John Dunlop of Rosebank (November 1755 - 4 September 1820) was a Scottish songwriter who served as Lord Provost of Glasgow from 1794 to 1796.

==Life==
Dunlop was the youngest son of provost Colin Dunlop of Carmyle in the parish of Old Monkland, Lanarkshire.

He began his career as a merchant, and was then collector of customs in Bo'ness and Greenock and was Bailie in Glasgow 1786 to 1788. He lived at Rosebank, near Glasgow, a property which he planted and beautified. Early in the eighteenth century it came into the possession of Provost Murdoch, and through his daughter, Margaret, it fell to her son-in-law, John Dunlop. He was appointed collector of customs at Borrowstounness, whence he was afterwards moved to Port Glasgow. He served as Lord Provost of Glasgow 1794–96.

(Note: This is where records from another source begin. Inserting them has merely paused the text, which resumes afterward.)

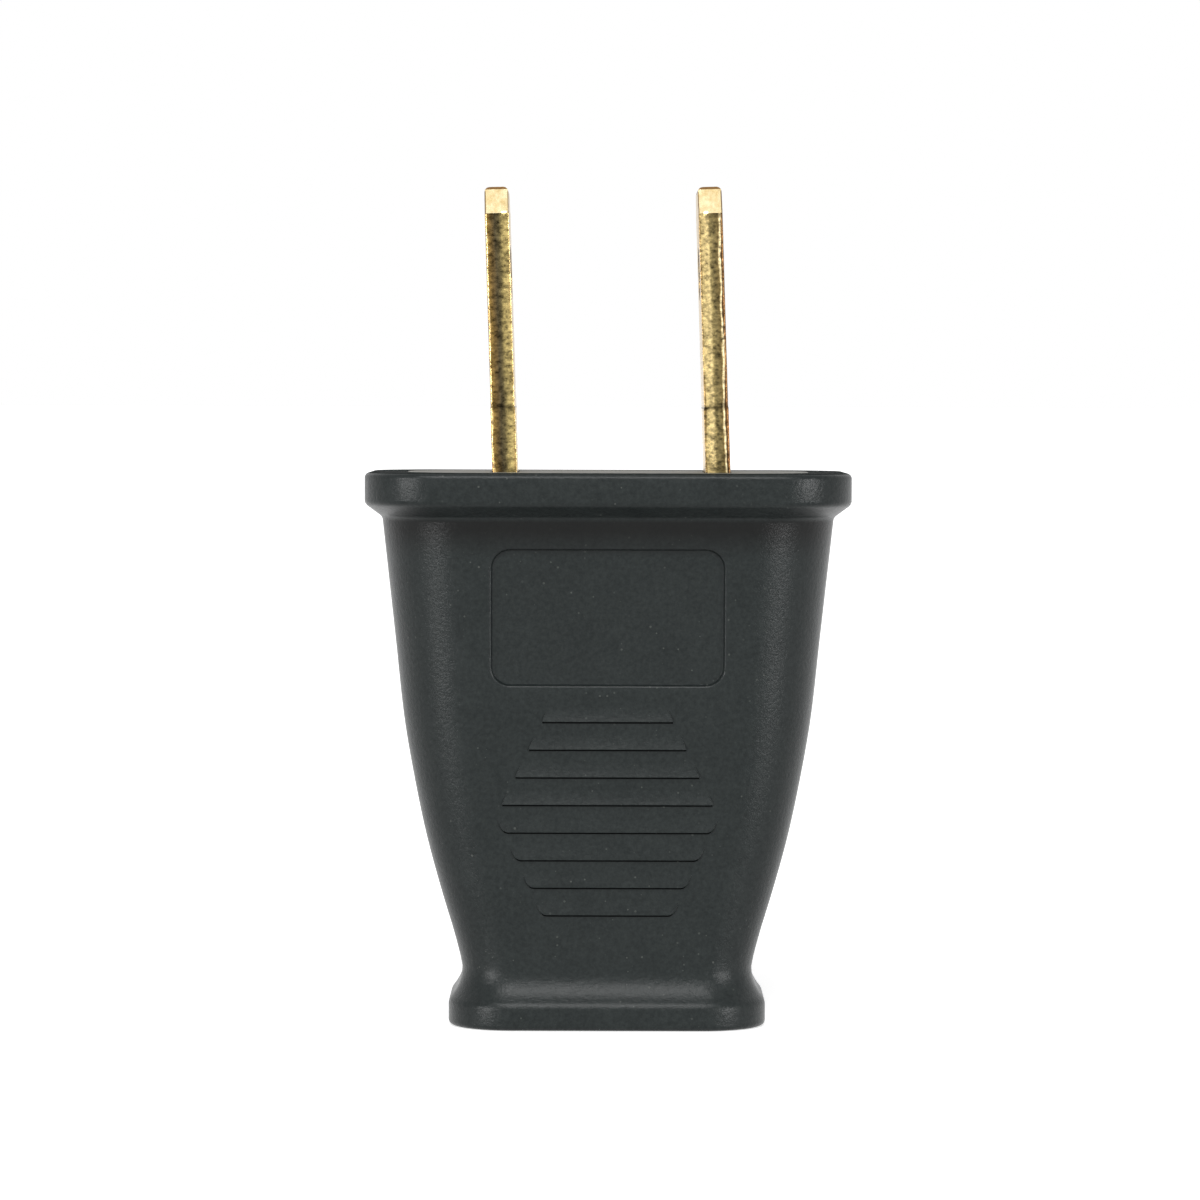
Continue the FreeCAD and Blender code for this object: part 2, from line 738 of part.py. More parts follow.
def make_spring(name, side):
    """Bend one leaf spring: a back leg on the blade's tail, a crown, a nip and a lip."""
    body = new_body(name)
    half = "Dimensions.spring_thickness / 2"
    back = f"(Dimensions.blade_thickness / 2 + {half})"
    foot = "Dimensions.spring_foot_height"
    bend = "Dimensions.spring_bend_height"
    inward = -side
    spine = [
        (f"{inward} * {back}", foot),
        (f"{inward} * {back}", bend),
        (f"{inward} * Dimensions.spring_crown_offset", bend),
        (f"{inward} * Dimensions.spring_crown_offset", "Dimensions.spring_knee_height"),
        (f"{inward} * Dimensions.spring_nip_offset", "Dimensions.spring_nip_height"),
        (f"{inward} * Dimensions.spring_lip_offset", "Dimensions.spring_lip_height"),
    ]
    route = path_of(new_sketch(body, f"{name}Route", "XZ_Plane"), spine, closed=False)
    profile = new_sketch(body, f"{name}Profile", offset=("0", "0", foot))
    left, right = f"{inward} * {back} - {half}", f"{inward} * {back} + {half}"
    near, far = "-Dimensions.spring_width / 2", "Dimensions.spring_width / 2"
    path_of(profile, [(left, near), (right, near), (right, far), (left, far)])
    strip = body.newObject("PartDesign::AdditivePipe", f"{name}Strip")
    strip.Profile = profile
    strip.Spine = (route, [f"Edge{number}" for number in range(1, len(spine))])
    strip.Transition = "Right corner"
    document.recompute()
    low = value_of("Dimensions.spring_lip_height") + SHORT_EDGE
    edges = edge_names(
        strip,
        lambda box: box.YLength > SHORT_EDGE
        and max(box.XLength, box.ZLength) < GEOMETRY_TOLERANCE
        and box.ZMin > low,
    )
    fillet(body, f"{name}Bends", strip, edges, "Dimensions.spring_bend_round")
    lean_into_place(body, side)
    return body


def check_and_write(parts):
    """Stop on any failed object or bad solid, then write one file for each sub-part."""
    document.recompute()
    for item in document.Objects:
        if "Invalid" in item.State or "Error" in item.State:
            raise RuntimeError(f"{item.Name} failed: {item.State}")
    os.makedirs("parts", exist_ok=True)
    for part in parts:
        shape = part.Shape
        if shape.isNull() or not shape.isValid():
            raise RuntimeError(f"{part.Label} has no valid shape")
        box = shape.BoundBox
        print(
            f"{part.Label}: {len(shape.Solids)} solid, {len(shape.Faces)} faces, "
            f"{shape.Volume:.1f} mm3, {box.XLength:.2f} x {box.YLength:.2f} x {box.ZLength:.2f}, "
            f"z {box.ZMin:.2f} to {box.ZMax:.2f}"
        )
        shape.exportStep(os.path.join("parts", f"{part.Label}.step"))


check_and_write(
    [
        make_shell(),
        make_core(),
        make_core_cap(),
        make_blade("hot_blade", -1, "Dimensions.hot_blade_width"),
        make_blade("neutral_blade", 1, "Dimensions.neutral_blade_width"),
        make_spring("hot_spring", -1),
        make_spring("neutral_spring", 1),
    ]
)
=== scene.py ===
"""A polarized plug: soft vinyl shell, rigid core and two stamped brass blades.

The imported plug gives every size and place. This script models the visible pieces
again with rounded edges, sheared brass and moulded detail, dresses them, and sets
them in a plain white studio seen from the photograph's angle. Lengths are metres.
"""

import logging
import math
from contextlib import contextmanager
from dataclasses import dataclass
from enum import Enum
from typing import Callable, Iterator, Sequence

import bmesh
import bpy
from mathutils import Euler, Matrix, Vector


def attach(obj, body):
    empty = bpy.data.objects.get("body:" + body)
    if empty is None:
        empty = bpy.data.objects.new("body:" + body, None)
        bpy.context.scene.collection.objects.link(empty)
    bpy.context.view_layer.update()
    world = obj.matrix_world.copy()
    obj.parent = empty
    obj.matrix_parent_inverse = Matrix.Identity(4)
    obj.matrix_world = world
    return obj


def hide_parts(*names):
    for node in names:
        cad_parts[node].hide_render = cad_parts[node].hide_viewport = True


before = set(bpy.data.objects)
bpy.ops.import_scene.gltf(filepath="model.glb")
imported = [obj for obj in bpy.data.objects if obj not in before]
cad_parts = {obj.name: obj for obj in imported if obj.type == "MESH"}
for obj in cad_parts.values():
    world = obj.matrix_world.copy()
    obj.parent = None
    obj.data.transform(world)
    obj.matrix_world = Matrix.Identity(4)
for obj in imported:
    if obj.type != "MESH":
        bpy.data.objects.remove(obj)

Piece = bpy.types.Object
Finish = bpy.types.Material
Socket = bpy.types.NodeSocket

LOG = logging.getLogger("plug")
MM = 0.001
BODY = "root"
ACROSS = "across"
# Name of the attribute that holds the painted shade in the blades' creases.
CREASE_SHADE = "crease"
SMOOTH_ANGLE = math.radians(32)
NEAR = 0.002 * MM


class Part(Enum):
    """The kinds of mesh element that an edit picks."""

    CORNER = "VERT"
    EDGE = "EDGE"
    FACE = "FACE"


class Joining(Enum):
    """The ways in which one solid changes another."""

    CUT = "DIFFERENCE"
    WELD = "UNION"


@dataclass(frozen=True)
class Section:
    """One level of a rounded column.

    Attributes:
        height: How high the level lies.
        width: Full width along X.
        depth: Full depth along Y.
        corner: Radius of its plan corners.
    """

    height: float
    width: float
    depth: float
    corner: float

    def grown(self, by: float, height: float) -> "Section":
        """Give the same outline, offset outwards and set at another height."""
        return Section(height, self.width + 2 * by, self.depth + 2 * by, self.corner + by)


def pick_only(piece: Piece) -> None:
    """Select one object and make it active, with everything else deselected."""
    bpy.ops.object.select_all(action="DESELECT")
    piece.select_set(True)
    bpy.context.view_layer.objects.active = piece


@contextmanager
def editing(piece: Piece, part: Part) -> Iterator[bmesh.types.BMesh]:
    """Open a piece in edit mode with nothing selected, and close it afterwards.

    Args:
        piece: The mesh object to edit.
        part: The kind of element that the edit picks.
    """
    pick_only(piece)
    bpy.ops.object.mode_set(mode="EDIT")
    bpy.ops.mesh.select_mode(type=part.value)
    bpy.ops.mesh.select_all(action="DESELECT")
    yield bmesh.from_edit_mesh(piece.data)
    bpy.ops.object.mode_set(mode="OBJECT")


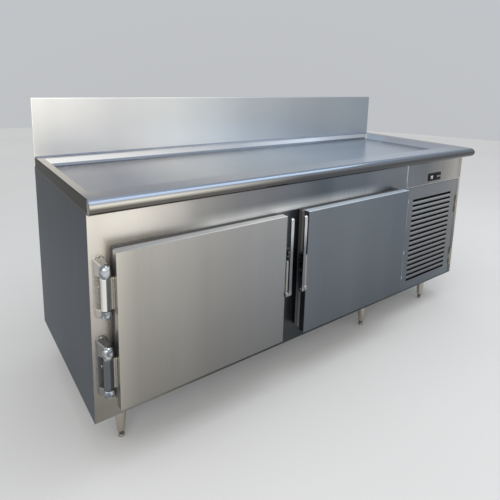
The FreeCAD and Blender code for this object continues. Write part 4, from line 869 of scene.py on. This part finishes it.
def latches():
    """Two edge-mounted latches and the keeper between them."""
    for side in ("left", "right"):
        low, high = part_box(side + "_latch_lever")
        body = side + "_latch"
        boss_radius = 12 * MM
        boss_z, boss_y = low.z + boss_radius, low.y + boss_radius
        half = (high.x - low.x) / 2
        middle = (low.x + high.x) / 2
        length = high.z - boss_z
        round_tip = 7 * MM
        rows = []
        places = np.concatenate([np.linspace(0, length - round_tip, 24),
                                 length - round_tip + round_tip * np.sin(np.linspace(0.15, math.pi / 2, 9))])
        for climb in places:
            past = max((climb - (length - round_tip)) / round_tip, 0.0)
            tip = math.sqrt(max(1 - past * past, 0.0))
            belly = 1 - 0.10 * math.sin(math.pi * min(climb / length, 1.0)) ** 2
            half_x = half * belly * (0.25 + 0.75 * tip)
            thick = 10 * MM * (0.3 + 0.7 * tip)
            back = low.y + 10 * MM
            u, v = outline(-half_x, half_x, back - thick, back, min(half_x, thick / 2) * 0.7, 4)
            rows.append(order(u + middle, v, np.full_like(u, boss_z + climb), "xyz"))
        arm = solid(rows)
        boss = turned(dome(low.x, high.x, boss_radius, 2.5 * MM), (0, boss_y, boss_z), "x", 36)
        piece(side + "_lever", join(arm, boss), "lever", body,
              [side + "_latch_lever"], crease=40)

        low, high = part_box(side + "_latch_body")
        inward = INWARD[side]
        edge_x = low.x if side == "left" else high.x
        face = sorted((edge_x, edge_x + inward * 13 * MM))
        case = block((face[0], boss_y - 5 * MM, low.z), (face[1], high.y, high.z), 3 * MM, 6 * MM, axis="x",
                     round_low=side == "right", round_high=side == "left")
        ear = turned(dome(*face, boss_radius, 1.5 * MM), (0, boss_y, boss_z), "x", 36)
        cover_y = boss_y - 5 * MM
        cover = block((face[0] + 2.5 * MM, cover_y - 0.9 * MM, low.z + 24 * MM),
                      (face[1] - 2.5 * MM, cover_y + 1 * MM, high.z - 4 * MM), 0.9 * MM, 3.9 * MM,
                      round_high=False)
        end_x = edge_x + inward * 29.5 * MM
        pin_face = sorted((end_x - inward * 17 * MM, end_x))
        pin = turned(dome(*pin_face, 3.95 * MM, 1.2 * MM), (0, boss_y, boss_z), "x", 24)
        piece(side + "_latch_case", join(case, ear), "lever", side + "_door",
              [side + "_latch_body"], crease=35)
        piece(side + "_latch_cover", join(cover, pin), "keeper", side + "_door",
              [side + "_latch_body"], crease=35)

    low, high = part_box("latch_strike")
    base = block((low.x, high.y - 5 * MM, low.z), high, 1.2 * MM, 4 * MM, round_high=False)
    ramp_points = [(high.y - 4 * MM, low.z + 8 * MM), (low.y + 6 * MM, low.z + 22 * MM),
                   (low.y, low.z + 40 * MM), (low.y, high.z - 22 * MM),
                   (low.y + 5 * MM, high.z - 10 * MM), (high.y - 4 * MM, high.z - 6 * MM)]
    keeper = extruded(ramp_points, low.x + 7 * MM, high.x - 7 * MM, "yzx")
    rollers = [turned(dome(low.x + 3 * MM, high.x - 3 * MM, 4.5 * MM, 1 * MM),
                      (0, low.y + 7 * MM, z), "x", 24) for z in (low.z + 46 * MM, high.z - 30 * MM)]
    piece("keeper", join(base, keeper, *rollers), "keeper", "cabinet",
          ["latch_strike"], crease=30)


# ================================================================ worktop


def worktop():
    """One folded sheet: level rims, leaning inner faces with soft bends, and the sunk deck."""
    low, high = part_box("worktop_tray")
    nose_low, nose_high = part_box("worktop_nosing")
    splash_low, splash_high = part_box("backsplash")
    sheet_t, drop, bend = 1.5 * MM, TRAY_DROP, 2.6 * MM
    # How far before its corner a bend of 45 degrees starts, in bend radii.
    setback = 0.41
    top = high.z
    radius = (nose_high.z - nose_low.z) / 2
    roll_z = nose_low.z + radius
    nosing = (nose_high.x - radius, nose_low.y + radius)
    x1, x2 = low.x + 28 * MM, nosing[0] - 57 * MM
    y1, y2 = nosing[1] + 80 * MM, high.y - 45 * MM

    def rings(level, offset):
        """From the rim to the deck: a bend, the leaning face and a bend, drawn in by an offset."""
        eighth = np.linspace(0, math.pi / 4, 5)
        made = [(offset - bend * setback + bend * math.sin(a), level - bend * (1 - math.cos(a)))
                for a in eighth]
        made += [(offset + drop + bend * setback - bend * math.sin(a),
                  level - drop + bend * (1 - math.cos(a))) for a in eighth[::-1]]
        return [(x1 + inset, x2 - inset, y1 + inset, y2 - inset, 0.0004, z) for inset, z in made]

    rim = (low.x + 3 * MM, nosing[0], nosing[1], high.y, 0.0003)
    upper, lower = rings(top, 0), rings(top - sheet_t, -sheet_t * setback)
    tray = stack(lower[::-1] + [(*rim, top - sheet_t), (*rim, top)] + upper, "xyz", steps=1)
    piece("worktop_sheet", tray, "worktop", "cabinet", ["worktop_tray"], crease=60)

    turn = quarter(5)
    fold = 3.0 * MM
    side_x = low.x + 0.8 * MM
    outer = [(side_x + fold * (1 - math.cos(a)), top - fold * (1 - math.sin(a))) for a in turn]
    inner = [(side_x + fold - (fold - sheet_t) * math.cos(a), top - fold + (fold - sheet_t) * math.sin(a))
             for a in turn[::-1]]
    section = [(side_x, low.z)] + outer + inner + [(side_x + sheet_t, low.z)]
    skirt = extruded(section, nosing[1], high.y, "xzy")
    piece("worktop_skirt", skirt, "skirt", "cabinet", ["worktop_tray"], crease=50)
    hem_radius, hem_z = 3.4 * MM, low.z + 4.2 * MM
    hem = tube([(low.x + hem_radius, y, hem_z) for y in (nosing[1], high.y)], hem_radius)
    piece("worktop_skirt_hem", hem, "hem", "cabinet")

    half_turn = np.linspace(math.pi / 2, -math.pi / 2, 25)
    out = [(radius * math.cos(a), roll_z + radius * math.sin(a)) for a in half_turn]
    back_in = [((radius - sheet_t) * math.cos(a), roll_z + (radius - sheet_t) * math.sin(a))
               for a in half_turn[::-1]]
    section = out + [(-radius, nose_low.z), (-radius, nose_low.z + sheet_t)] + back_in
    # Round the corner each line of the roll follows a squarish curve.
    power = 5.0
    rows = [[(low.x + 1 * MM, nosing[1] - reach, z) for reach, z in section]]
    for a in quarter(10):
        sine, cosine = math.sin(a), math.cos(a)
        size = (sine ** power + cosine ** power) ** (1 / power)
        rows.append([(nosing[0] + reach * sine / size, nosing[1] - reach * cosine / size, z)
                     for reach, z in section])
    rows.append([(nosing[0] + reach, high.y, z) for reach, z in section])
    piece("worktop_roll", solid(rows), "roll", "cabinet", ["worktop_nosing"], crease=40)
    rows = []
    for inset, x in ((0.0, low.x + 2.2 * MM), (0.5, low.x + 0.7 * MM), (1.6, low.x + 0.1 * MM), (3.0, low.x)):
        r = radius - inset * MM
        rows.append([(x, nosing[1] - r * math.cos(a), roll_z + r * math.sin(a)) for a in half_turn]
                    + [(x, nosing[1] + 1 * MM, roll_z - r), (x, nosing[1] + 1 * MM, roll_z + r)])
    piece("worktop_roll_end", solid(rows), "end_cap", "cabinet")
    mitres = [tube([(x, y, top), (x + across * drop, y + along * drop, top - drop)], 0.8 * MM, 8)
              for y, along in ((y2, -1), (y1, 1)) for x, across in ((x1, 1), (x2 - 0.4 * MM, -1))]
    piece("tray_mitre_welds", join(*mitres), "weld", "cabinet")

    splash = block(splash_low, splash_high, 2.2 * MM, axis="z", round_low=False, corner=2.0 * MM)
    piece("backsplash_panel", splash, "splash", "cabinet", ["backsplash"])
    # A bead in the cove at the foot of the backsplash; its dark blue is a painted reflection.
    size = 4.5 * MM
    curve = [(high.y - size + size * math.sin(a), top + size - size * math.cos(a)) for a in quarter(5)]
    bead = extruded([(high.y, top - 0.2 * MM), (high.y - size, top - 0.2 * MM)] + curve,
                    low.x + 3 * MM, nosing[0] - 1 * MM, "yzx")
    piece("backsplash_cove", bead, "cove_reflection_bead", "cabinet")
    upright = tube([(splash_high.x - 1.2 * MM, splash_low.y + 0.9 * MM, z)
                    for z in (top + 3 * MM, splash_high.z - 4 * MM)], 1.1 * MM, 8)
    piece("backsplash_end_weld", upright, "weld", "cabinet")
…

He was later Collector of Customs at Port Glasgow and died there on 4 September 1820, aged 65.

==Character==

An active-minded man, he is described as "a merchant, a sportsman, a mayor, a collector, squire, captain and poet, politician and factor". His humour and social qualities made him sought after. He sang well and wrote songs, some of which show a graceful lyrical faculty and are still popular. Oh dinna ask me gin I lo'e ye is perhaps the best known, and with Here's to the year that's awa is often included in collections of Scottish poetry. These and two others by him are in the Modern Scottish Minstrel (1857, v. 77–81) of Dr. C. Rogers. Dunlop was also known as a writer of monumental and other inscriptions.
He was a leading member of the convivial Hodge Podge Club in Glasgow, for which some of his verses were composed. In figure he was a "hogshead", but "as jolly a cask as ere loaded the ground". In 1818, he edited for a son of Sir James and Lady Frances Steuart some letters to them from Lady Mary W. Montagu, since reprinted by Lord Wharncliffe. He printed for private circulation a couple of volumes of his occasional pieces, and his son, John Colin Dunlop, the author of the History of Fiction, edited a volume of his poems in 1836. According to the statement of the Rev. Charles Rogers, four volumes of poetry in manuscript are in existence.

==Family==
He married Jessy Miller of Glenlee, daughter of Thomas Miller, Lord Glenlee and granddaughter of John Murdoch of Rosebank.

==Publications==
His works are:
1. "Poems on several Occasions", Greenock, 1817–19, 2 vols. octavo (only ten copies, privately printed; one is in the Abbotsford Library).
2. Original Letters from the Right Hon. Lady Mary W. Montagu to Sir James and Lady Frances Steuart, and Memoirs and Anecdotes of those distinguished Persons, duodecimo, Greenock, 1818 (privately printed).
3. "Poems on several Occasions from 1793 to 1816", octavo, Edinburgh, 1836 (only fifty copies privately printed by J. Colin Dunlop).
Not one of these three works is in the British Museum.